You can always apply a cell value to other cells with an easy dragging method which may come in handy when you start working with formulas. Just click on a cell, and once the small blue dot appears in the corner, click and drag it down or across an array of cells to perform certain functions. This feature can be used in three different ways:
- Copying cell data with formatting into numerous neighboring cells
- Copying the “formula” into neighboring cells (we will cover this advanced feature later)
- Arranging the text data in an ordered list form
For example, to create an ordered list, add the text “member 1” to the first cell (A1), and then, as the cell stays highlighted, click and drag the blue dot in the bottom-right corner across a few neighboring cells in any direction you want. The dragging action will copy the text to the other cells and because you added a number to the text, every next cell will increment that number by +1.
Now practice these skills a little bit and try to put together a healthy spreadsheet by yourself with a good chunk of data. We will discuss how to use this data below in the next part.
Format Your Data for Easy Viewing
Whether you’re tracking sold products, recording competition results or keeping track of customers, your data can be formatted and manipulated in many different ways. You can discover the basic formatting options above your first cell in Google Sheets. Just hover over each icon, and it will immediately display a short description and a shortcut key. Pretty much all of them can be treated like in any other software for document editing. Everything else will be covered in great detail in this chapter.
Data sets are often times too broad or too complex to simply memorize them, but Google Sheets makes it very simple to capture information. You can quickly create a simple list and share it with your friends or use it as a neatly structured note-taking tool. Besides copying and writing texts, there is also an option to copy links into the cells.

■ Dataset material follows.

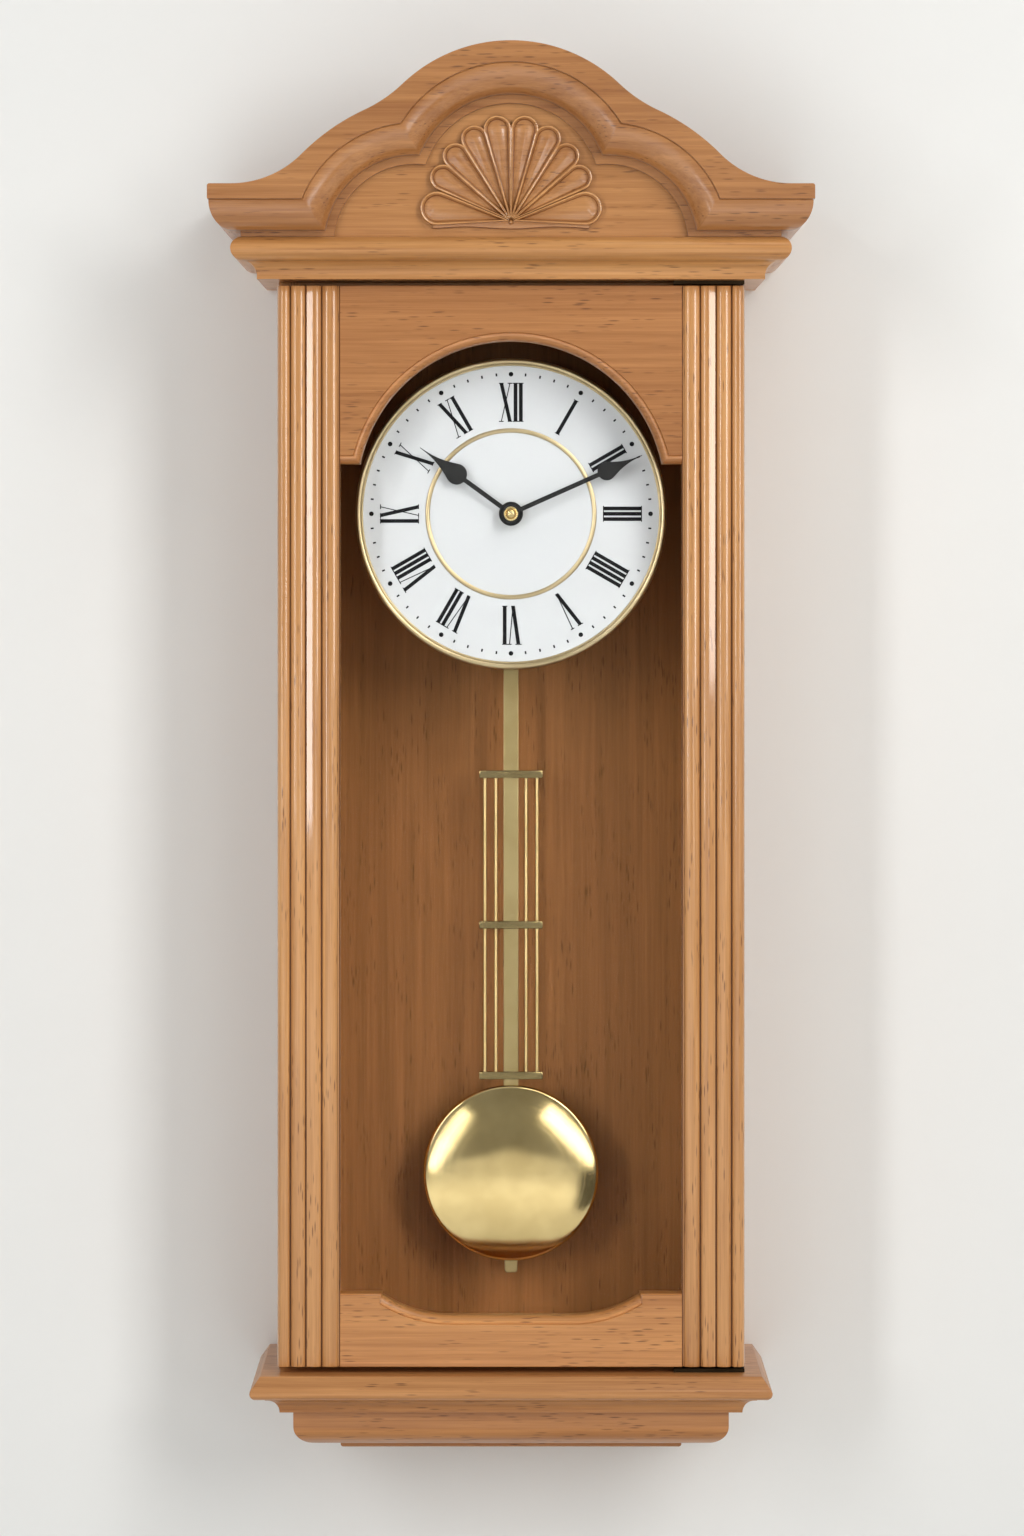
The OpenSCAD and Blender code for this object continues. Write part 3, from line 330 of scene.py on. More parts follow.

However, there are really large data sets and it’s quite painful to skim through them. Not to mention if you have to work with several spreadsheets per day and share them back and forth, it can be really tedious. So it’s time to learn how to make them more user-friendly with a few formatting tools.
At first, there is an option to keep the first row visible at all times, which may come in handy with long lists. Just “Freeze” the first row in its place and you can scroll down as much as you want while keeping track of the annotations for each column. You can freeze a row by clicking View > Freeze > 1 Row in the menu or by dragging the dark grey bar on the top left (it becomes a hand if you hover over it) between the first two row.
This should be the first thing to do whenever you start a new sheet. You can format any text by using the tools right above the first row. Select a text and try them all just to get more familiar with the toolbar. If you want to display item prices, there is an option to add a dollar sign to each of the selected cell values to display them as a price amount instead of a number. Keep in mind that if you highlight a whole row or column while formatting, it will apply to future values as well.